When pressed on whether that could translate to throwing harder once he returns, Cole smiled and pumped the brakes: “We’ll see.”
He is paying careful attention to the velocity targets his medical team has laid out, loading the new tissue strategically rather than letting it rip too early.
“I’m just doing exactly what I’ve been told. When I’m told to push, I push. When I’m told not to, I don’t. I really haven’t deviated hardly at all from our targets,” Cole said.
The 14-to-18-month recovery window his doctors and the Yankees mapped out remains unchanged. That puts his earliest possible return around late May, with June the more likely target. Cole had already thrown multiple bullpen sessions in New York and California over the offseason without any setbacks before arriving in Tampa.
Why the Yankees cannot afford to rush him
gerritcole45@InstagramJASON SZENES/ NY POST
As encouraging as Friday’s session was, the Yankees are not about to push the timetable. Their pitching staff is already navigating a gauntlet of injuries. Carlos Rodon is recovering from offseason elbow surgery and is expected back in late April or May. Clarke Schmidt remains on the mend from his own Tommy John procedure and may not return until the second half.
The Opening Day rotation is projected to be Max Fried, Cam Schlittler, Will Warren, Ryan Weathers and Luis Gil. Fried anchors the group after posting a 2.86 ERA in 195.1 innings last season, a year that earned him a fourth-place finish in AL Cy Young voting.
Boone made it clear the club will be patient with its $324 million ace.
“We want to make sure we give him the proper time to make sure he is good and ready to come back, built up in a smart way,” Boone said. “So we won’t rush that with him, even if it continues to go incredibly well.”
Cole is expected to face live hitters in the next couple of weeks. If that goes well, Grapefruit League game action before the end of camp remains a possibility.
Cole’s mindset: stay in the moment
Cole called his rehab “long and tedious” but said the process has reaffirmed his core values. He is not setting stat goals or performance benchmarks for his return.
“I’m a confident guy. I have high expectations for my execution internally,” Cole said. “But overall, in terms of performance and expectations, I don’t really have any set goals or numbers or things like that. It’s been working really well to just stay day to day and execute the task at hand.”
Still, the competitor inside him cannot wait to get back in the game.
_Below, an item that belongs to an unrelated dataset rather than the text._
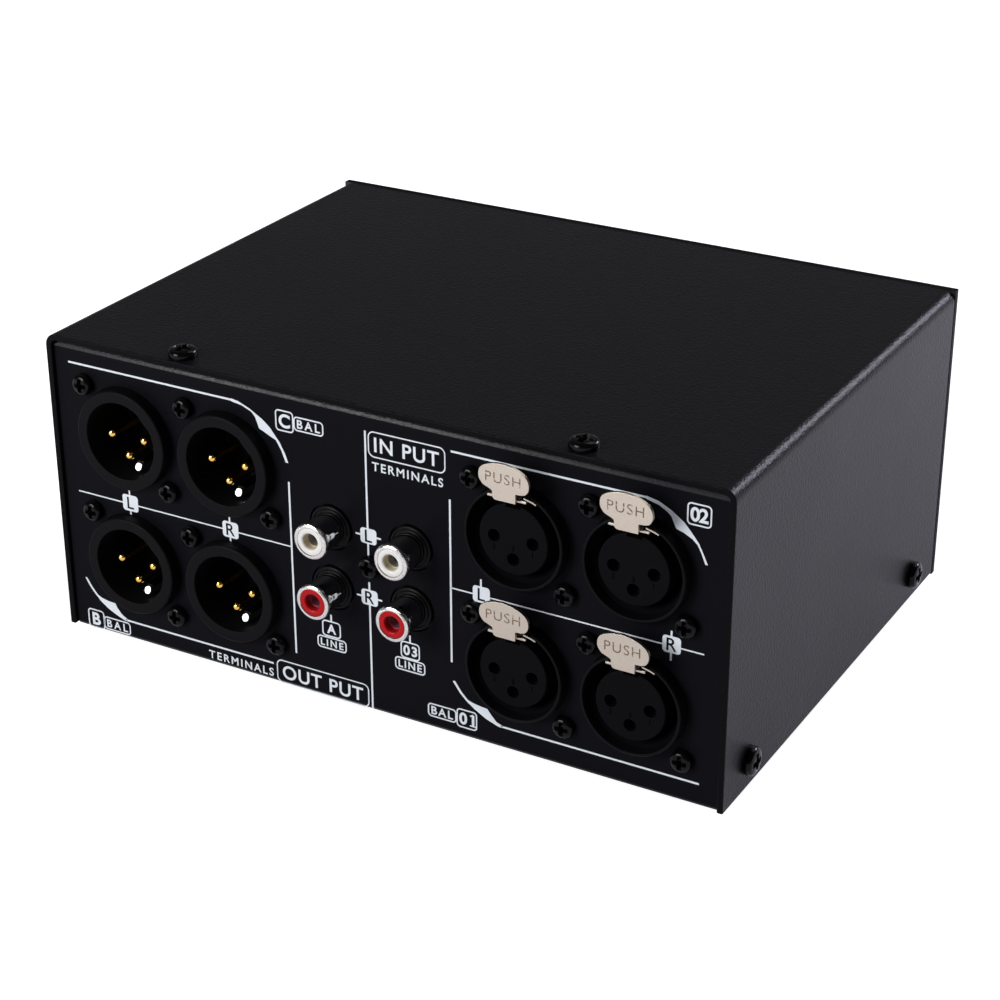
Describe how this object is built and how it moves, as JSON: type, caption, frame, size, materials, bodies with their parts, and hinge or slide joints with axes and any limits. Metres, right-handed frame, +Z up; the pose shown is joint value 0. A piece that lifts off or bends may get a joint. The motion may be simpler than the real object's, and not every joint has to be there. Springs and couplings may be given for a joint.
{
  "type": "passive preamplifier",
  "caption": "Black folded-steel audio preamplifier without power supply: round and phono sockets with push latches on the rear, three dials in front.",
  "frame": {"origin": "middle of the whole outline, at the table that the feet stand on", "axes": "+Z up, -Y towards the dials, +Y towards the sockets, +X to the right as the dials are faced"},
  "size_m": [0.1844, 0.16, 0.0852],
  "materials": {
    "case_paint": "black powder coat with fine grain",
    "front_plate": "brushed, black anodised",
    "knob_metal": "turned, black anodised",
    "black_screw": "black zinc",
    "rubber": "matt",
    "socket_plastic": "moulded black",
    "gold_contact": "gold plated",
    "nickel": "bright nickel",
    "latch_nickel": "satin nickel",
    "spring_steel": "bright",
    "white_insulator": "moulded white",
    "red_insulator": "moulded red",
    "circuit_board": "green solder mask",
    "header_plastic": "moulded",
    "ribbon": "grey flat cable",
    "control_case": "zinc plated",
    "shaft_metal": "turned",
    "white_print": "screen print on the panels"
  },
  "bodies": {
    "case": {"base_chassis": "case_paint", "top_cover": "case_paint", "front_panel": "front_plate", "cover_screws": "black_screw", "front_panel_screws": "black_screw", "rubber_feet": "rubber", "foot_screws": "black_screw", "output_pins": "gold_contact", "output_ground_tabs": "nickel", "input_contacts": "gold_contact", "output_socket_screws": "black_screw", "input_socket_screws": "black_screw", "phono_block_screw": "black_screw", "phono_block": "socket_plastic", "phono_insulators_white": "white_insulator", "phono_insulators_red": "red_insulator", "phono_contacts": "nickel", "connector_board": "circuit_board", "ribbon_headers": "header_plastic", "input_ribbon_cable": "ribbon", "volume_ribbon_cable": "ribbon", "output_ribbon_cable": "ribbon", "volume_control_case": "control_case", "input_switch_case": "control_case", "output_switch_case": "control_case", "dial_washers": "control_case", "dial_nuts": "control_case", "output_socket_c_left": "socket_plastic", "output_socket_c_right": "socket_plastic", "output_socket_b_left": "socket_plastic", "output_socket_b_right": "socket_plastic", "input_socket_2_left": "socket_plastic", "input_insert_2_left": "socket_plastic", "latch_spring_2_left": "spring_steel", "input_socket_2_right": "socket_plastic", "input_insert_2_right": "socket_plastic", "latch_spring_2_right": "spring_steel", "input_socket_1_left": "socket_plastic", "input_insert_1_left": "socket_plastic", "latch_spring_1_left": "spring_steel", "input_socket_1_right": "socket_plastic", "input_insert_1_right": "socket_plastic", "latch_spring_1_right": "spring_steel", "phono_shell_output_left": "nickel", "phono_shell_output_right": "nickel", "phono_shell_input_left": "nickel", "phono_shell_input_right": "nickel"},
    "latch_2_left": {"input_latch_2_left": "latch_nickel"},
    "latch_2_right": {"input_latch_2_right": "latch_nickel"},
    "latch_1_left": {"input_latch_1_left": "latch_nickel"},
    "latch_1_right": {"input_latch_1_right": "latch_nickel"},
    "input_dial": {"input_knob": "knob_metal", "input_shaft": "shaft_metal", "input_grub_screw": "black_screw"},
    "volume_dial": {"volume_knob": "knob_metal", "volume_shaft": "shaft_metal", "volume_grub_screw": "black_screw"},
    "output_dial": {"output_knob": "knob_metal", "output_shaft": "shaft_metal", "output_grub_screw": "black_screw"}
  },
  "joints": [
    {"name": "latch_2_left_push", "type": "slide", "parent": "case", "child": "latch_2_left", "axis": [0, -1, 0], "range_m": [0, 0.0018], "stiffness_N_per_m": 1500, "springref_m": -0.0006, "deforming": ["latch_spring_2_left"]},
    {"name": "latch_2_right_push", "type": "slide", "parent": "case", "child": "latch_2_right", "axis": [0, -1, 0], "range_m": [0, 0.0018], "stiffness_N_per_m": 1500, "springref_m": -0.0006, "deforming": ["latch_spring_2_right"]},
    {"name": "latch_1_left_push", "type": "slide", "parent": "case", "child": "latch_1_left", "axis": [0, -1, 0], "range_m": [0, 0.0018], "stiffness_N_per_m": 1500, "springref_m": -0.0006, "deforming": ["latch_spring_1_left"]},
    {"name": "latch_1_right_push", "type": "slide", "parent": "case", "child": "latch_1_right", "axis": [0, -1, 0], "range_m": [0, 0.0018], "stiffness_N_per_m": 1500, "springref_m": -0.0006, "deforming": ["latch_spring_1_right"]},
    {"name": "input_turn", "type": "hinge", "parent": "case", "child": "input_dial", "pos_m": [-0.052, -0.062, 0.0435], "axis": [0, 1, 0], "range_deg": [-30, 30]},
    {"name": "volume_turn", "type": "hinge", "parent": "case", "child": "volume_dial", "pos_m": [0, -0.062, 0.0435], "axis": [0, 1, 0], "range_deg": [-150, 150]},
    {"name": "output_turn", "type": "hinge", "parent": "case", "child": "output_dial", "pos_m": [0.052, -0.062, 0.0435], "axis": [0, 1, 0], "range_deg": [-30, 30]}
  ]
}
Cole’s last competitive pitch came during a rough fifth inning in Game 5 of the 2024 World Series. Before that, he limited the Dodgers to a 0.71 ERA across two Fall Classic starts. He wants that feeling back.
“I just miss playing,” he said. “I miss that outlet of working hard and feeling exhausted every five days.”
Boone, for his part, is not putting a cap on what a healthy Cole can do for this Yankees club.
“I’m not going to put any ceiling on what Gerrit could do once he’s back and in the rotation,” Boone said, pointing to the high success rate of Tommy John surgery. “He’s so good at his craft.”
If Cole returns at full strength, the Yankees’ rotation transforms from solid to potentially dominant. A front four of Cole, Fried, Rodon and Schlittler would give the Bronx Bombers one of the most feared pitching groups in the American League as they chase their first World Series title since 2009.
Friday was just the first step. But it was a step that left everyone at Steinbrenner Field nodding.